A couple of days ago I tried, somewhat thoughtlessly, an MCA on four variables from the Twitter record. These were all user names, user screen names, in-response-to names, and the like. All are alphabetic of random length. The procedure ran perfecty.
Now I have started to redo the analysis, thinking first. My obvious mistake. on a 4257 case file, I cannot get the MCA to finish executing (I have not waited long enough).The Windows Task Manager tells me the program is not responding, but, of course, core size and CPU usage continually change.
I speculated about the number of categories that might be generated from these variables. So, I picked the user ID and the ID of the in-response-to entity that occasioned the tweet. This is running on a Dell 8 core machine with 64GB of memory. It has been running for two hours, using 8% of the CPU (varying)a couple of percent) and under 5,000 MB memory. The comment line lists "not responding.." I can let the job run all night at no extra cost. But the underling logic bothes me, because I do not know it well enough.
a.

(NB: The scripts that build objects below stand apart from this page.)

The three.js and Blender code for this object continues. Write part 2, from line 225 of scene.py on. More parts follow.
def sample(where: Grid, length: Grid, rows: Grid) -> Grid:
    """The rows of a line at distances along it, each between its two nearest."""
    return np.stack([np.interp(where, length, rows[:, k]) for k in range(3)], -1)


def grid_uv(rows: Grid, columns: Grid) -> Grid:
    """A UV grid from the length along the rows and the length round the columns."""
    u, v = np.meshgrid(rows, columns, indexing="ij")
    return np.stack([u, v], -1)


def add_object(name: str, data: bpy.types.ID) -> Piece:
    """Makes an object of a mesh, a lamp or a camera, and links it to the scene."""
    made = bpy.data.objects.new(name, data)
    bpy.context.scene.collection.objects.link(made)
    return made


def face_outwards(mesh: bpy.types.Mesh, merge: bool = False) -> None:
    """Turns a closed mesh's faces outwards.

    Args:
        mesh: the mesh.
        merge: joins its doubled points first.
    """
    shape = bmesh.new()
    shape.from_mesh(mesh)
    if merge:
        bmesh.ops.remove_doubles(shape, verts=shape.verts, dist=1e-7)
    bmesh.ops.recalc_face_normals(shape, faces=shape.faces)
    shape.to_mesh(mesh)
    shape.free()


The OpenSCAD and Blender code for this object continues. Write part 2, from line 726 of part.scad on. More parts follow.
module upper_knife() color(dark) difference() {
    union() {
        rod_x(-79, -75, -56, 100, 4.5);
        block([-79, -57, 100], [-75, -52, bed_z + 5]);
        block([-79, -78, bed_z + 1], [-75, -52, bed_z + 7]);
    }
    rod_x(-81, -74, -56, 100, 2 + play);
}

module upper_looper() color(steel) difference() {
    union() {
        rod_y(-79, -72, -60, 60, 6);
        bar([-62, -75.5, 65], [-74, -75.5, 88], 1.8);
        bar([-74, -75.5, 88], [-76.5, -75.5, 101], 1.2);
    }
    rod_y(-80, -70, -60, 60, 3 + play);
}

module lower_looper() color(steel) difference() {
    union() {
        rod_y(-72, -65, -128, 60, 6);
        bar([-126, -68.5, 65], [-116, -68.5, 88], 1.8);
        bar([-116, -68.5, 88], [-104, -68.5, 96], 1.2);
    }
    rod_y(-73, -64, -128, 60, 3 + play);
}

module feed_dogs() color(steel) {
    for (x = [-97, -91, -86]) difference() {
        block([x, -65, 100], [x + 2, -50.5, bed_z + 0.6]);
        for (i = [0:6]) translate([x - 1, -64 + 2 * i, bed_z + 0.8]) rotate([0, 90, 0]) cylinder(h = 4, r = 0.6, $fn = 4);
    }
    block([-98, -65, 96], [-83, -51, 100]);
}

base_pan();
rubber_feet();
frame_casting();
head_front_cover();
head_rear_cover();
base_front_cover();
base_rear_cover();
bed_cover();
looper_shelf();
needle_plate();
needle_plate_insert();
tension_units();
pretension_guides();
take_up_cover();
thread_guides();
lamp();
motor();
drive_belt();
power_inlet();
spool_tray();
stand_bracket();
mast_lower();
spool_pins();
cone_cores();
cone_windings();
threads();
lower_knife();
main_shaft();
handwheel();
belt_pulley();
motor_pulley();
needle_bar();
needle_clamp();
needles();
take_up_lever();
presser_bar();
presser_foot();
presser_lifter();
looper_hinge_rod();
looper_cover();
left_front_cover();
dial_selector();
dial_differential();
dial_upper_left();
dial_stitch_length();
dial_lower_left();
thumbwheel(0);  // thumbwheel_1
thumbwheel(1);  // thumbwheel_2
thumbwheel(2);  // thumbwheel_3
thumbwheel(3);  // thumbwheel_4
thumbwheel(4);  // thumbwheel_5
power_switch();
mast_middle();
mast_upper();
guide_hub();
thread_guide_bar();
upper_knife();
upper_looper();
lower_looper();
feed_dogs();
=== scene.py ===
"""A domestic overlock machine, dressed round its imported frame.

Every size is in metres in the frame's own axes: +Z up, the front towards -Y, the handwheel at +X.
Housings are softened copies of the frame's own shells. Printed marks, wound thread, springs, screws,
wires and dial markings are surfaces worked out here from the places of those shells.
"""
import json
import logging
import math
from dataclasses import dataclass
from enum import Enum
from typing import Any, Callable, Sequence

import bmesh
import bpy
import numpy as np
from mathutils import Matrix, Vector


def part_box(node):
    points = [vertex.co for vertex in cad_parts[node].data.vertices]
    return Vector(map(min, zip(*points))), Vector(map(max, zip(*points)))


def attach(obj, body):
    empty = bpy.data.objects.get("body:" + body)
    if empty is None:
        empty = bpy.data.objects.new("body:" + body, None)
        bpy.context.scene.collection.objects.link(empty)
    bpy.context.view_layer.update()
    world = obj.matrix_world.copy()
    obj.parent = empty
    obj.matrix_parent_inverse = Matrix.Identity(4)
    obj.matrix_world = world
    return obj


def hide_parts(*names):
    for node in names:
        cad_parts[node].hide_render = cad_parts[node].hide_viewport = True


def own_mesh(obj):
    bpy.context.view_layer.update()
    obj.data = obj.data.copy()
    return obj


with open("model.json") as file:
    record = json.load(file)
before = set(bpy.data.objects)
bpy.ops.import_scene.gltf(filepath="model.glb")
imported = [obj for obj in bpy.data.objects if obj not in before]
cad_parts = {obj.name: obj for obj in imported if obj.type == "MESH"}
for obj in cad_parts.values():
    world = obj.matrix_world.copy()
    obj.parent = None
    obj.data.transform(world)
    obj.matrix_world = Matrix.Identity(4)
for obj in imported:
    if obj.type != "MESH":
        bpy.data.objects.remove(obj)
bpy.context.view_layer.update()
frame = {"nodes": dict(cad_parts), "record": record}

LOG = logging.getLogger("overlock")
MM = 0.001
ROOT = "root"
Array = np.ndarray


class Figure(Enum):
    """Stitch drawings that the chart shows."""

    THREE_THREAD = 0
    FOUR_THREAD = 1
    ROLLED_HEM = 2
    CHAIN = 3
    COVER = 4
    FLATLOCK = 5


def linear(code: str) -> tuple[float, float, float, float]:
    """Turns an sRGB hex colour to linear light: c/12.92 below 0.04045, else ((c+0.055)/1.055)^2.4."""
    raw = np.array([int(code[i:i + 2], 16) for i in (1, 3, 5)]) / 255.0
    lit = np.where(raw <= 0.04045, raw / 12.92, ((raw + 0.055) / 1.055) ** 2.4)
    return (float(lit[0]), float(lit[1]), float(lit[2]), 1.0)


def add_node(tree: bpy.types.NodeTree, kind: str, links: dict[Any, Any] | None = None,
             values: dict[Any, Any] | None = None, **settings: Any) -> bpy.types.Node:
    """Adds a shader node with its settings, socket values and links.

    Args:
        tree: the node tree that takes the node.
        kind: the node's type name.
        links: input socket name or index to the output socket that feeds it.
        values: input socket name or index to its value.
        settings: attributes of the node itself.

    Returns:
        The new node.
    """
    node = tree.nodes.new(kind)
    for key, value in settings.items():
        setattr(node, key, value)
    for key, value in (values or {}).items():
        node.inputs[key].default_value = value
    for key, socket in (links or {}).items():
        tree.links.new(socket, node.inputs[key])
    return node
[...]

If a variable uses numbers, but is designated as nominal modeling--the maximum number of categories is the number of cases (e.g. the number of tweet authors in the file).
b. If a variable uses arbitrary characters, words, or names, the same number holds--the maximum dimension in the direction fo the cases is the number of observations. So no difference.
c. If a variable is modeled as a number, even if ordinal, the number of positions might be the number of places between the lowest and highest number in the set.
d. One of the JMP Community members did a 600,000 case study and produced neat graphs. He must have used a magic wand--or had very few values in the target variable.
e. If I must reckon with creating a who-to-whom matrix, I must be prepared for (in my case) a 4257 x 4256 or thereabouts matrix which is then to be simplified. But at first guess, this matrix would be under 19 million words. That is not much for a computer.
What am I failing to understand? Am I limited to something like my 4257 cases times a variable with only a dozen or two values?
So, since you folks have been so kind in the past, I thought I might toss this out. If someone wants, I can upload a table with all the cases and a few variables, but don't want to flood somebody else's storage.
: